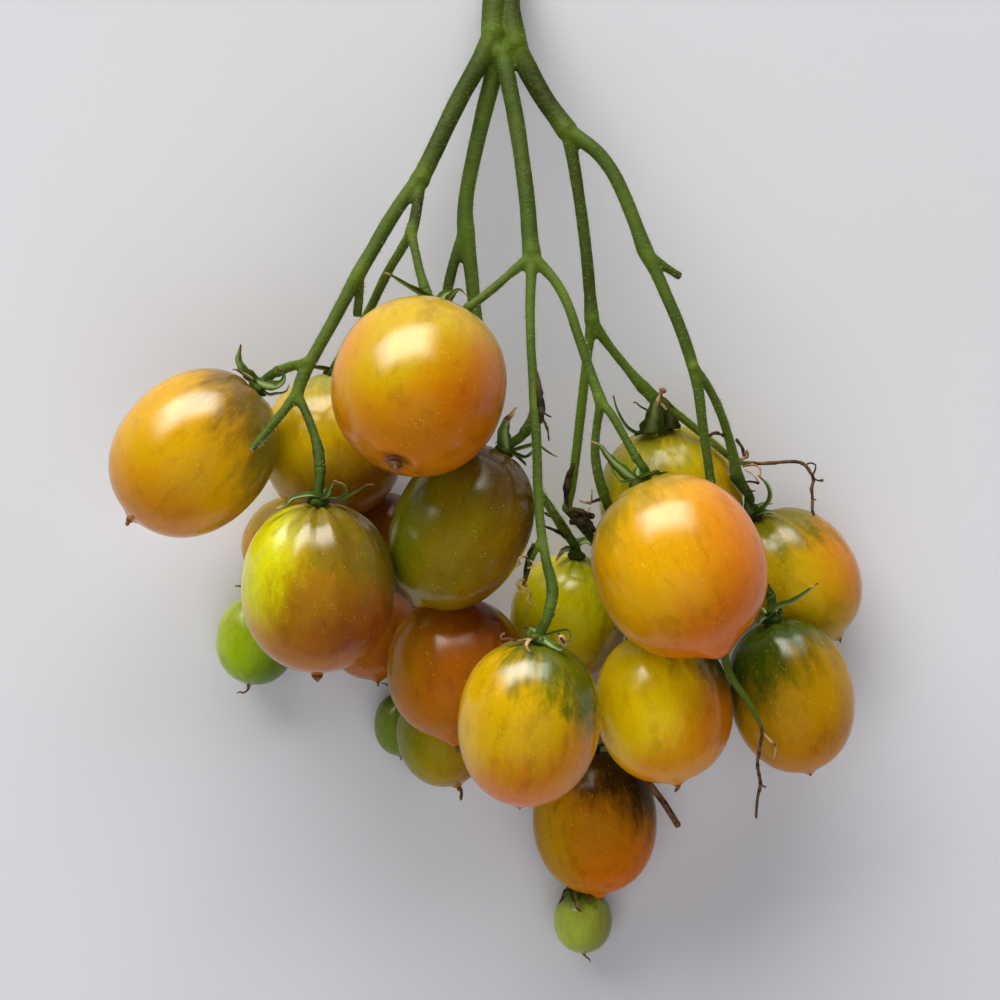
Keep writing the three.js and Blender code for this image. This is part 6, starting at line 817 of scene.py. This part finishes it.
def stem_material(name, dark=False):
    g = Graph(name)
    co = g.node("ShaderNodeTexCoord").outputs["Object"]
    pale = g.attr("pale").outputs["Fac"]
    dry = g.attr("dry").outputs["Fac"]
    cut = g.attr("cut").outputs["Fac"]
    rear = g.attr("rear").outputs["Fac"]
    base = g.mix(g.ramp(g.noise(co, 55.0, 3.0), 0.3, 0.7), srgb(62, 80, 24), srgb(87, 106, 38))
    # painted shade: branches that lie in shade are darkened towards a dark olive
    base = g.mix(g.math("MULTIPLY", rear, 0.95), base, srgb(40, 46, 12))
    # paler green at the joints, and painted light on low branches that lie in the fruits' shade
    base = g.mix(g.math("MULTIPLY", pale, 0.55), base, srgb(96, 118, 26))
    speck = g.voronoi(co, 900.0)
    base = g.mix(g.ramp(speck.outputs["Distance"], 0.22, 0.08, to=(0.0, 0.16)), base, srgb(150, 168, 96))
    spot = g.ramp(g.noise(co, 170.0, 2.0), 0.66, 0.74, to=(0.0, 0.75))
    base = g.mix(spot, base, srgb(50, 58, 22))
    ring = g.ramp(g.noise(g.vmath("MULTIPLY", co, (1.0, 3.2, 3.2)), 380.0, 3.0, 0.6), 0.35, 0.7, to=(0.0, 0.10))
    base = g.mix(ring, base, srgb(130, 150, 70))
    brown = g.mix(g.ramp(g.noise(co, 500.0, 3.0), 0.35, 0.7), srgb(56, 40, 28), srgb(124, 92, 62))
    brown = g.mix(g.attr("tan").outputs["Fac"], brown, g.mix(g.ramp(g.noise(co, 400.0, 3.0), 0.35, 0.65), srgb(116, 78, 50), srgb(204, 168, 122)))
    brown = g.mix(g.attr("dark").outputs["Fac"], brown, g.mix(g.ramp(g.noise(co, 380.0, 3.0), 0.35, 0.7), srgb(34, 28, 18), srgb(84, 68, 42)))
    base = g.mix(g.ramp(g.math("MULTIPLY_ADD", g.math("SUBTRACT", g.noise(co, 260.0), 0.5), 0.5, dry), 0.35, 0.65), base, brown)
    tan = g.mix(g.noise(co, 700.0, 3.0), srgb(176, 160, 96), srgb(118, 104, 58))
    base = g.mix(cut, base, tan)
    g.link(base, g.bsdf.inputs["Base Color"])
    g.link(g.math("MULTIPLY_ADD", dry, 0.2, 0.5), g.bsdf.inputs["Roughness"])
    g.bsdf.inputs["Specular IOR Level"].default_value = 0.03
    h = g.math("ADD", g.noise(co, 900.0, 3.0), g.math("MULTIPLY", g.noise(co, 260.0, 2.0), 1.2))
    g.link(g.bump(h, 0.35, 0.0004), g.bsdf.inputs["Normal"])
    return g.mat


def sepal_material():
    g = Graph("sepal_skin")
    co = g.node("ShaderNodeTexCoord").outputs["Object"]
    dry = g.attr("dry").outputs["Fac"]
    rib = g.attr("rib").outputs["Fac"]
    base = g.mix(g.ramp(g.noise(co, 160.0, 3.0), 0.3, 0.7), srgb(52, 72, 20), srgb(80, 102, 38))
    base = g.mix(g.math("MULTIPLY", rib, 0.6), base, srgb(168, 184, 118))
    spot = g.ramp(g.noise(co, 320.0, 2.0), 0.62, 0.72, to=(0.0, 0.7))
    base = g.mix(spot, base, srgb(58, 58, 30))
    speck = g.voronoi(co, 1100.0)
    base = g.mix(g.ramp(speck.outputs["Distance"], 0.25, 0.1, to=(0.0, 0.25)), base, srgb(168, 178, 116))
    brown = g.mix(g.ramp(g.noise(co, 420.0, 3.0), 0.35, 0.65), srgb(96, 66, 40), srgb(196, 160, 112))
    base = g.mix(g.ramp(g.math("MULTIPLY_ADD", g.math("SUBTRACT", g.noise(co, 300.0), 0.5), 0.7, dry), 0.4, 0.62), base, brown)
    base = g.mix(g.attr("dark").outputs["Fac"], base, g.mix(g.noise(co, 260.0, 3.0), srgb(34, 30, 16), srgb(74, 62, 34)))
    g.link(base, g.bsdf.inputs["Base Color"])
    g.bsdf.inputs["Roughness"].default_value = 0.62
    g.bsdf.inputs["Specular IOR Level"].default_value = 0.04
    h = g.noise(co, 700.0, 3.0)
    g.link(g.bump(h, 0.3, 0.0003), g.bsdf.inputs["Normal"])
    return g.mat


# ---- stalk ----
# painted shade of each branch, from 0 to 1; below zero it is painted light that makes the branch paler
PAINTED_SHADE = {"stalk_l": 0.79, "stalk_r": 1, "left_main": 0.72, "left_outer": 0.35, "left_stub_long": 0.16, "to_04": 0.48, "to_02": 0.13, "left_inner": 0.99, "to_01": 0.24, "rear_main": 0.25, "rear_side": 0.65, "middle_main": 0.51, "right_main": 1, "right_inner": 0.71, "right_cross": -0.5, "right_outer": 0.35, "right_stub": 0.33, "to_12": -0.3, "right_inner_low": -0.9, "to_13": -0.9, "dry_tip_front": -0.6, "to_03": -0.6}  # below zero: paler
DRY = {"dry_tip_front": (0.60, 0.70), "dry_tip_right": (0.02, 0.2), "dry_bud": (0.3, 0.8), "inner_stub": (0.2, 0.75), "right_stub": (0.8, 1.0), "left_stub_long": (0.97, 1.05), "left_stub_short": (0.9, 1.1)}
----
Give every line of the material again, exactly as it reads.

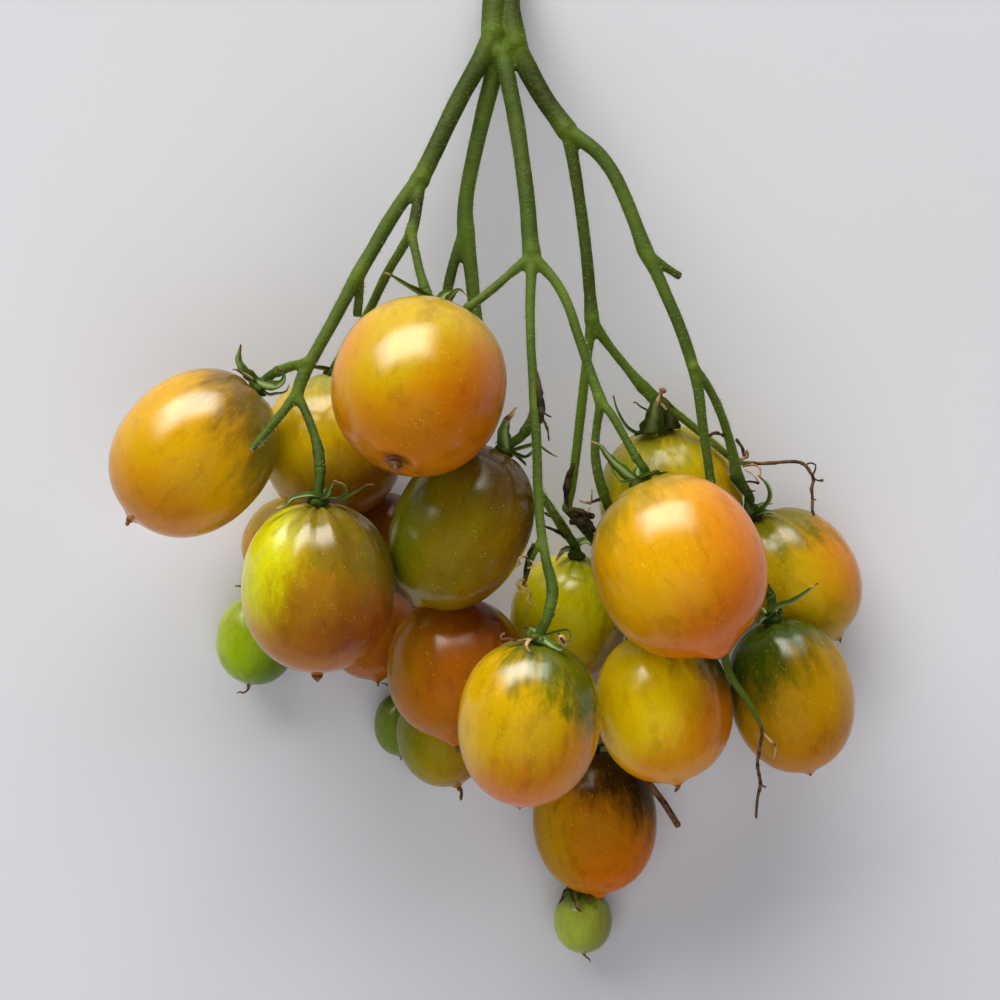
Keep writing the three.js and Blender code for this image. This is part 6, starting at line 817 of scene.py. This part finishes it.
def stem_material(name, dark=False):
    g = Graph(name)
    co = g.node("ShaderNodeTexCoord").outputs["Object"]
    pale = g.attr("pale").outputs["Fac"]
    dry = g.attr("dry").outputs["Fac"]
    cut = g.attr("cut").outputs["Fac"]
    rear = g.attr("rear").outputs["Fac"]
    base = g.mix(g.ramp(g.noise(co, 55.0, 3.0), 0.3, 0.7), srgb(62, 80, 24), srgb(87, 106, 38))
    # painted shade: branches that lie in shade are darkened towards a dark olive
    base = g.mix(g.math("MULTIPLY", rear, 0.95), base, srgb(40, 46, 12))
    # paler green at the joints, and painted light on low branches that lie in the fruits' shade
    base = g.mix(g.math("MULTIPLY", pale, 0.55), base, srgb(96, 118, 26))
    speck = g.voronoi(co, 900.0)
    base = g.mix(g.ramp(speck.outputs["Distance"], 0.22, 0.08, to=(0.0, 0.16)), base, srgb(150, 168, 96))
    spot = g.ramp(g.noise(co, 170.0, 2.0), 0.66, 0.74, to=(0.0, 0.75))
    base = g.mix(spot, base, srgb(50, 58, 22))
    ring = g.ramp(g.noise(g.vmath("MULTIPLY", co, (1.0, 3.2, 3.2)), 380.0, 3.0, 0.6), 0.35, 0.7, to=(0.0, 0.10))
    base = g.mix(ring, base, srgb(130, 150, 70))
    brown = g.mix(g.ramp(g.noise(co, 500.0, 3.0), 0.35, 0.7), srgb(56, 40, 28), srgb(124, 92, 62))
    brown = g.mix(g.attr("tan").outputs["Fac"], brown, g.mix(g.ramp(g.noise(co, 400.0, 3.0), 0.35, 0.65), srgb(116, 78, 50), srgb(204, 168, 122)))
    brown = g.mix(g.attr("dark").outputs["Fac"], brown, g.mix(g.ramp(g.noise(co, 380.0, 3.0), 0.35, 0.7), srgb(34, 28, 18), srgb(84, 68, 42)))
    base = g.mix(g.ramp(g.math("MULTIPLY_ADD", g.math("SUBTRACT", g.noise(co, 260.0), 0.5), 0.5, dry), 0.35, 0.65), base, brown)
    tan = g.mix(g.noise(co, 700.0, 3.0), srgb(176, 160, 96), srgb(118, 104, 58))
    base = g.mix(cut, base, tan)
    g.link(base, g.bsdf.inputs["Base Color"])
    g.link(g.math("MULTIPLY_ADD", dry, 0.2, 0.5), g.bsdf.inputs["Roughness"])
    g.bsdf.inputs["Specular IOR Level"].default_value = 0.03
    h = g.math("ADD", g.noise(co, 900.0, 3.0), g.math("MULTIPLY", g.noise(co, 260.0, 2.0), 1.2))
    g.link(g.bump(h, 0.35, 0.0004), g.bsdf.inputs["Normal"])
    return g.mat


def sepal_material():
    g = Graph("sepal_skin")
    co = g.node("ShaderNodeTexCoord").outputs["Object"]
    dry = g.attr("dry").outputs["Fac"]
    rib = g.attr("rib").outputs["Fac"]
    base = g.mix(g.ramp(g.noise(co, 160.0, 3.0), 0.3, 0.7), srgb(52, 72, 20), srgb(80, 102, 38))
    base = g.mix(g.math("MULTIPLY", rib, 0.6), base, srgb(168, 184, 118))
    spot = g.ramp(g.noise(co, 320.0, 2.0), 0.62, 0.72, to=(0.0, 0.7))
    base = g.mix(spot, base, srgb(58, 58, 30))
    speck = g.voronoi(co, 1100.0)
    base = g.mix(g.ramp(speck.outputs["Distance"], 0.25, 0.1, to=(0.0, 0.25)), base, srgb(168, 178, 116))
    brown = g.mix(g.ramp(g.noise(co, 420.0, 3.0), 0.35, 0.65), srgb(96, 66, 40), srgb(196, 160, 112))
    base = g.mix(g.ramp(g.math("MULTIPLY_ADD", g.math("SUBTRACT", g.noise(co, 300.0), 0.5), 0.7, dry), 0.4, 0.62), base, brown)
    base = g.mix(g.attr("dark").outputs["Fac"], base, g.mix(g.noise(co, 260.0, 3.0), srgb(34, 30, 16), srgb(74, 62, 34)))
    g.link(base, g.bsdf.inputs["Base Color"])
    g.bsdf.inputs["Roughness"].default_value = 0.62
    g.bsdf.inputs["Specular IOR Level"].default_value = 0.04
    h = g.noise(co, 700.0, 3.0)
    g.link(g.bump(h, 0.3, 0.0003), g.bsdf.inputs["Normal"])
    return g.mat


# ---- stalk ----
# painted shade of each branch, from 0 to 1; below zero it is painted light that makes the branch paler
PAINTED_SHADE = {"stalk_l": 0.79, "stalk_r": 1, "left_main": 0.72, "left_outer": 0.35, "left_stub_long": 0.16, "to_04": 0.48, "to_02": 0.13, "left_inner": 0.99, "to_01": 0.24, "rear_main": 0.25, "rear_side": 0.65, "middle_main": 0.51, "right_main": 1, "right_inner": 0.71, "right_cross": -0.5, "right_outer": 0.35, "right_stub": 0.33, "to_12": -0.3, "right_inner_low": -0.9, "to_13": -0.9, "dry_tip_front": -0.6, "to_03": -0.6}  # below zero: paler
DRY = {"dry_tip_front": (0.60, 0.70), "dry_tip_right": (0.02, 0.2), "dry_bud": (0.3, 0.8), "inner_stub": (0.2, 0.75), "right_stub": (0.8, 1.0), "left_stub_long": (0.97, 1.05), "left_stub_short": (0.9, 1.1)}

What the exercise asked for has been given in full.